The Cassini spacecraft is half-way through its mission but is busy as ever taking images of Saturn's rings, Titan, Enceladus and other moons. Meanwhile the veteran travellers Spirit and Opportunity are well into their extended missions and have been looking at meteorites on the Martian surface whilst ESA's Mars Express continues gazes from up above to take detailed stereo images of the Martian surface.

In the inner Solar System, ESA's Venus Express has reached its final 24 hour orbit around Venus. ESA have released the first science update from the mission revealing that the night side cloud deck extends much higher than previously thought and that the south pole has a surprisingly complex vortex. So far Venus Express has a clean bill of health, except for a malfunction in its Planetary Fourier Spectrometer.

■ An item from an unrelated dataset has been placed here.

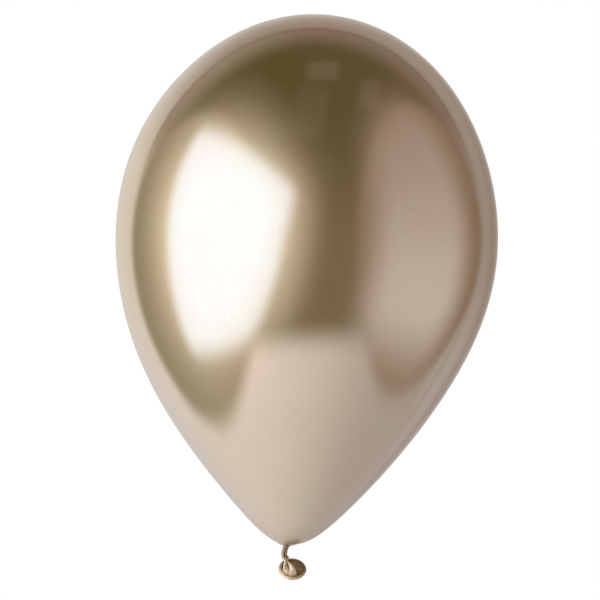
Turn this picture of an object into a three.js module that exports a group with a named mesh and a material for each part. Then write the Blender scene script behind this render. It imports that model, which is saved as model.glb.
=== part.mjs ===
// An inflated latex party balloon, 300 mm across, tied off with an overhand knot in its own neck.
// Millimetres, +Z up along the balloon's axis. The origin is the centre of the throat, where the
// inflated envelope ends and the gathered neck begins. The neck, knot and mouth hang below it.
import * as THREE from "three";

// The envelope. Its outline is BELLY_RADIUS * sqrt(1 - c) * (1 + c)^TIP_POWER * f(c), where c is
// the cosine of the polar angle (1 at the crown, -1 at the tip) and f is a cubic in c.
const BELLY_RADIUS = 150;
const ENVELOPE_LENGTH = 417.7;
const TIP_POWER = 0.4057;
const OUTLINE_CUBIC = [0.9811, 0.3246, -0.2397, 0.0839];
const WALL = 0.25;
const THROAT_RADIUS = 2.9;

// The neck and the knot, from the throat down. The neck bows to one side: its centreline is a parabola.
const GAP = 0.3; // clearance between touching pieces
const BOW_DEPTH = 0.95;
const BOW_HEIGHT = -5.8;
const BOW_CURVATURE = 0.0217;
const GATHER_END = -0.7;
const GATHER_HEIGHT = 3.2; // how far the gathered plug reaches up inside the envelope
const GATHER_FLUTES = 9;
const GATHER_FLUTE_DEPTH = 0.05; // share of the radius
const STEM_END = -3.1;
const STEM_TOP_RADIUS = 2.1;
const STEM_END_RADIUS = 1.2;
const STEM_FOLDS = 5;
const STEM_FOLD_DEPTH = 0.08; // share of the radius
const CORE_RADIUS = 0.9;
const CORE_END = -12.3;
const WRAP_RADIUS = 0.8;
const WRAP_TOP = -5.2;
const WRAP_END = -10.3;
const WRAP_TURNS = 1.35;
const WRAP_START_ANGLE = -0.35 * Math.PI;

// The mouth: a pleated skirt that ends in a rolled bead. Its axis leans back from the balloon's own.
const MOUTH_CENTRE = [5.75, 5.0, -19.35];
const MOUTH_TILT = THREE.MathUtils.degToRad(39);
const LIP_RADIUS = 9.8; // to the middle of the rolled bead
const BEAD_RADIUS = 1.2;
const SKIRT_HEIGHT = 8.0;
const SKIRT_TOP_RADIUS = 1.15;
const SKIRT_TOP_OFFSET = [-5.75, 0.95]; // the skirt's top sits this far off the mouth's own axis
const SKIRT_FLARE = 2.2; // above 1 the skirt spreads like a trumpet
const SKIRT_LEAN_POWER = 1.4; // above 1 most of the lean is near the skirt's top
const SKIRT_WALL = 0.7;
const PLEATS = 6;
const PLEAT_DEPTH = 0.24; // share of the radius, at the skirt's top

// Fineness of the faceted surfaces.
const ENVELOPE_SIDES = 48;
const ENVELOPE_ROWS = 26;
const GATHER_SIDES = 36;
const CORE_SIDES = 14;
const WRAP_SIDES = 12;
const WRAP_STEPS = 36;
const MOUTH_SIDES = 36;
const SKIRT_ROWS = 9;
const HOLLOW_ROWS = 5; // the mouth's hollow reaches up inside this many of them
const BEAD_SIDES = 12;

const inflatedLatex = new THREE.MeshStandardMaterial({ color: 0xc9b59b, metalness: 0.9, roughness: 0.28 });
const slackLatex = new THREE.MeshStandardMaterial({ color: 0xa07c50, metalness: 0.75, roughness: 0.4 });

// A latex piece with its own copy of the material.
function piece(name, geometry, latex) {
  const mesh = new THREE.Mesh(geometry, latex.clone());
  mesh.name = name;
  return mesh;
}

// A profile of (radius, height) points turned about the Z axis.
function turned(profile, sides) {
  return new THREE.LatheGeometry(profile, sides).rotateX(Math.PI / 2);
}

// Moves each vertex in or out round the Z axis by a wave with that many lobes and a depth by height.
function flute(geometry, lobes, depthAt) {
  const at = geometry.getAttribute("position");
  for (let i = 0; i < at.count; i++) {
    const angle = Math.atan2(at.getY(i), at.getX(i));
    const scale = 1 + depthAt(at.getZ(i)) * Math.cos(lobes * angle);
    at.setXY(i, at.getX(i) * scale, at.getY(i) * scale);
  }
  return geometry;
}

// The sideways place of the neck's centreline at a height.
function neckBow(z) {
  return BOW_CURVATURE * (z - BOW_HEIGHT) ** 2 - BOW_DEPTH;
}

// Shifts an upright geometry sideways so that it follows the neck's centreline.
function bowed(geometry) {
  const at = geometry.getAttribute("position");
  for (let i = 0; i < at.count; i++) {
    at.setX(i, at.getX(i) + neckBow(at.getZ(i)));
  }
  return geometry;
}

function cubic(c) {
  return OUTLINE_CUBIC.reduce((sum, factor, power) => sum + factor * c ** power, 0);
}

// The cosine of the polar angle at which the outline has narrowed to the throat.
const THROAT_COSINE = (THROAT_RADIUS / (BELLY_RADIUS * Math.SQRT2 * cubic(-1))) ** (1 / TIP_POWER) - 1;
const THROAT_ANGLE = Math.acos(THROAT_COSINE);

// A point of the outer outline, with the throat at height 0.
function outlinePoint(angle) {
  const c = Math.cos(angle);
  const radius = BELLY_RADIUS * Math.sqrt(1 - c) * (1 + c) ** TIP_POWER * cubic(c);
  return new THREE.Vector2(radius, (ENVELOPE_LENGTH * (c - THROAT_COSINE)) / 2);
}

// The point of the inner face opposite it, one wall's thickness in.
function innerPoint(angle) {
  const step = 1e-4;
  const alongOutline = outlinePoint(angle - step).sub(outlinePoint(angle + step)).normalize();
  const inwards = new THREE.Vector2(-alongOutline.y, alongOutline.x);
  return outlinePoint(angle).addScaledVector(inwards, WALL);
}

// The inflated envelope: one thin wall, closed at the crown and open at the throat.
function makeEnvelope() {
  const angles = Array.from({ length: ENVELOPE_ROWS }, (_, i) => (THROAT_ANGLE * (i + 1)) / ENVELOPE_ROWS);
  const crown = ENVELOPE_LENGTH * (1 - THROAT_COSINE) * 0.5;
  const outer = [new THREE.Vector2(0, crown), ...angles.map(outlinePoint)];
  const inner = [new THREE.Vector2(0, crown - WALL), ...angles.map(innerPoint)];
  return piece("envelope", turned([...inner, ...outer.reverse()], ENVELOPE_SIDES), inflatedLatex);
}

// The gathered plug of latex that closes the throat, fluted where the wall puckers.
function makeNeckGather() {
  const radius = THROAT_RADIUS - WALL - GAP;
  const profile = [
    [0, GATHER_END],
    [radius * 0.8, GATHER_END],
    [radius * 0.94, GATHER_END * 0.45],
    [radius * 0.94, GATHER_HEIGHT * 0.16],
    [radius * 0.7, GATHER_HEIGHT * 0.56],
    [radius * 0.3, GATHER_HEIGHT * 0.94],
    [0, GATHER_HEIGHT],
  ].map(([r, z]) => new THREE.Vector2(r, z));
  const geometry = flute(turned(profile, GATHER_SIDES), GATHER_FLUTES, () => GATHER_FLUTE_DEPTH);
  return piece("neck_gather", geometry, slackLatex);
}

// The short stem between the throat and the knot: the neck drawn out thin and folded lengthwise.
function makeNeckStem() {
  const top = GATHER_END - GAP;
  const length = top - STEM_END;
  const profile = [
    [0, STEM_END],
    [STEM_END_RADIUS * 0.8, STEM_END],
    [STEM_END_RADIUS, STEM_END + length * 0.15],
    [STEM_TOP_RADIUS * 0.8, STEM_END + length * 0.5],
    [STEM_TOP_RADIUS, top - length * 0.15],
    [STEM_TOP_RADIUS * 0.85, top],
    [0, top],
  ].map(([r, z]) => new THREE.Vector2(r, z));
  const geometry = flute(turned(profile, GATHER_SIDES), STEM_FOLDS, () => STEM_FOLD_DEPTH);
  return piece("neck_stem", bowed(geometry), slackLatex);
}

// The neck's run straight through the knot and on towards the mouth, with rounded ends.
function makeKnotCore() {
  const length = STEM_END - GAP - CORE_END;
  const upright = new THREE.CapsuleGeometry(CORE_RADIUS, length - 2 * CORE_RADIUS, 4, CORE_SIDES, 8);
  upright.rotateX(Math.PI / 2).translate(0, 0, CORE_END + length / 2);
  return piece("knot_core", bowed(upright), slackLatex);
}

// The loop of the overhand knot, wound round the core and drawn tight.
function makeKnotWrap() {
  const reach = CORE_RADIUS + WRAP_RADIUS + GAP;
  const points = Array.from({ length: WRAP_STEPS / 2 + 1 }, (_, i) => {
    const share = (2 * i) / WRAP_STEPS;
    const angle = WRAP_START_ANGLE - 2 * Math.PI * WRAP_TURNS * share;
    const z = WRAP_TOP + (WRAP_END - WRAP_TOP) * share;
    return new THREE.Vector3(neckBow(z) + reach * Math.cos(angle), reach * Math.sin(angle), z);
  });
  const geometry = new THREE.ExtrudeGeometry(new THREE.Shape().absarc(0, 0, WRAP_RADIUS, 0, 2 * Math.PI), {
    steps: WRAP_STEPS,
    curveSegments: WRAP_SIDES / 2,
    bevelEnabled: false,
    extrudePath: new THREE.CatmullRomCurve3(points),
  });
  return piece("knot_wrap", geometry, slackLatex);
}

// The pleated skirt: a funnel that spreads from the knot to the rolled bead, open at the mouth.
function makeMouthSkirt() {
  const rimRadius = LIP_RADIUS - BEAD_RADIUS - GAP;
  const outer = Array.from({ length: SKIRT_ROWS + 1 }, (_, i) => {
    const share = i / SKIRT_ROWS;
    const spread = (1 - share) ** SKIRT_FLARE;
    const radius = SKIRT_TOP_RADIUS + (rimRadius - SKIRT_TOP_RADIUS) * spread;
    return new THREE.Vector2(radius, SKIRT_HEIGHT * share);
  });
  const inner = outer.slice(0, HOLLOW_ROWS).map((p) => new THREE.Vector2(p.x - SKIRT_WALL, p.y - SKIRT_WALL));
  const hollowTop = new THREE.Vector2(0, inner[inner.length - 1].y + SKIRT_WALL);
  const profile = [hollowTop, ...inner.reverse(), ...outer, new THREE.Vector2(0, SKIRT_HEIGHT)];
  const geometry = turned(profile, MOUTH_SIDES);
  const shareAt = (z) => Math.max(z / SKIRT_HEIGHT, 0);
  flute(geometry, PLEATS, (z) => PLEAT_DEPTH * shareAt(z));
  const at = geometry.getAttribute("position");
  const [leanX, leanY] = SKIRT_TOP_OFFSET;
  for (let i = 0; i < at.count; i++) {
    const lean = shareAt(at.getZ(i)) ** SKIRT_LEAN_POWER;
    at.setXY(i, at.getX(i) + leanX * lean, at.getY(i) + leanY * lean);
  }
  return piece("mouth_skirt", geometry, slackLatex);
}

// The rolled bead round the balloon's mouth.
function makeRolledLip() {
  const geometry = new THREE.TorusGeometry(LIP_RADIUS, BEAD_RADIUS, BEAD_SIDES, MOUTH_SIDES);
  return piece("rolled_lip", geometry, slackLatex);
}

// The mouth's own frame: its +Z points back at the neck.
const mouth = new THREE.Group();
mouth.position.set(...MOUTH_CENTRE);
mouth.rotation.x = MOUTH_TILT;
mouth.add(makeMouthSkirt(), makeRolledLip());

const balloon = new THREE.Group();
balloon.add(makeEnvelope(), makeNeckGather(), makeNeckStem(), makeKnotCore(), makeKnotWrap(), mouth);

export default balloon;
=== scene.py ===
"""An inflated metallic latex balloon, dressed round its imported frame.

Metres, with +Z up the balloon's axis and the throat at height 0.
"""

import math

import bmesh
import bpy
from mathutils import Matrix, Vector


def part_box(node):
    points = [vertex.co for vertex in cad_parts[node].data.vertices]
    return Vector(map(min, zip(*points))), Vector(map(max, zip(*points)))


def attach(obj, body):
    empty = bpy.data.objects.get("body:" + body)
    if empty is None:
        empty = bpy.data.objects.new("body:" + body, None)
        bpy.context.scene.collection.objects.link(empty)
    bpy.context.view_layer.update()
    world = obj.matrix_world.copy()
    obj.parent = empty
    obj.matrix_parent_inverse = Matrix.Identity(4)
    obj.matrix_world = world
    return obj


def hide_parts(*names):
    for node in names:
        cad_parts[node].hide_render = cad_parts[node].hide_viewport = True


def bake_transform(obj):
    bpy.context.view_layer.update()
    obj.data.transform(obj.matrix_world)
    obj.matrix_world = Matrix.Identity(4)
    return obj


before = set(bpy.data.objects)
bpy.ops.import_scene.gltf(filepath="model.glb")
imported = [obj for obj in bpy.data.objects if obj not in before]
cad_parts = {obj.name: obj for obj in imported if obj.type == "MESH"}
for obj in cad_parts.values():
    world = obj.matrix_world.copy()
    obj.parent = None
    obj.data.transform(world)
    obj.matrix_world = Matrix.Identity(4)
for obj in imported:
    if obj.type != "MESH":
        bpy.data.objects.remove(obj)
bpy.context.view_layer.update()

# ---- driving dimensions ------------------------------------------------------------------------

MM = 0.001
ENVELOPE_LOW, ENVELOPE_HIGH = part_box("envelope")
BELLY_RADIUS = (ENVELOPE_HIGH.x - ENVELOPE_LOW.x) / 2
ENVELOPE_HEIGHT = ENVELOPE_HIGH.z
LIP_LOW, LIP_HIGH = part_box("rolled_lip")
MOUTH_CENTRE = (LIP_LOW + LIP_HIGH) / 2

# The envelope's outline: BELLY_RADIUS * sqrt(1 - c) * (1 + c)^TIP_POWER * cubic(c), where c is the
# cosine of the polar angle: 1 at the crown and -1 at the tip.
TIP_POWER = 0.4057
OUTLINE_CUBIC = (0.9811, 0.3246, -0.2397, 0.0839)
THROAT_RADIUS = 2.9 * MM

# The blown skin isn't quite straight: its axis wanders sideways by a sum of cosines of the height.
WANDER = (-0.12 * MM, 0.76 * MM, 0.22 * MM, 0.82 * MM)
WANDER_START = 3 * MM

# Just above the throat the neck draws the skin in and pulls it to one side.
TIP_DRAW = 0.3  # share of the radius, at the throat's height
TIP_PULL = 0.8 * MM
TIP_REACH = 3.0 * MM

# Puckers, as (how many round the neck, share of the depth, phase). They fade out up the envelope.
PUCKERS = ((8, 0.45, 0.4), (5, 0.35, 1.9), (13, 0.2, 0.7))
PUCKER_DEPTH = 0.25 * MM
PUCKER_REACH = 5.0 * MM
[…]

On the science front, ESA's XMM-Newton observatory has taken X-ray images of the 2000 year old supernova remnant RCW103. The observations have revealed that the central neutron star is not acting its age - it is spinning much too slowly at 6.7 hours per revolution. This is tens of thousands of times slower than that expected for a young neutron star and is more typical for a source that is many millions of years old. The strange behaviour of this object is believed to be a result of an accretion disk or a powerful magnetic field.

In more X-ray news, NASA's Chandra X-ray observatory has taken a one million second image of the centre of the Milky Way. Apart from the supermassive black hole, the recent observation reveals three massive star clusters that are living a rather hectic existence in an extreme environment.

Finally, in Aussie news, the Mileura Widefield Array - Low Frequency Demonstrator has been awarded funding by the National Science Foundation. The array is being constructed in the Australian outback and when completed will look back to the early Universe to find evidence of the first stars and galaxies.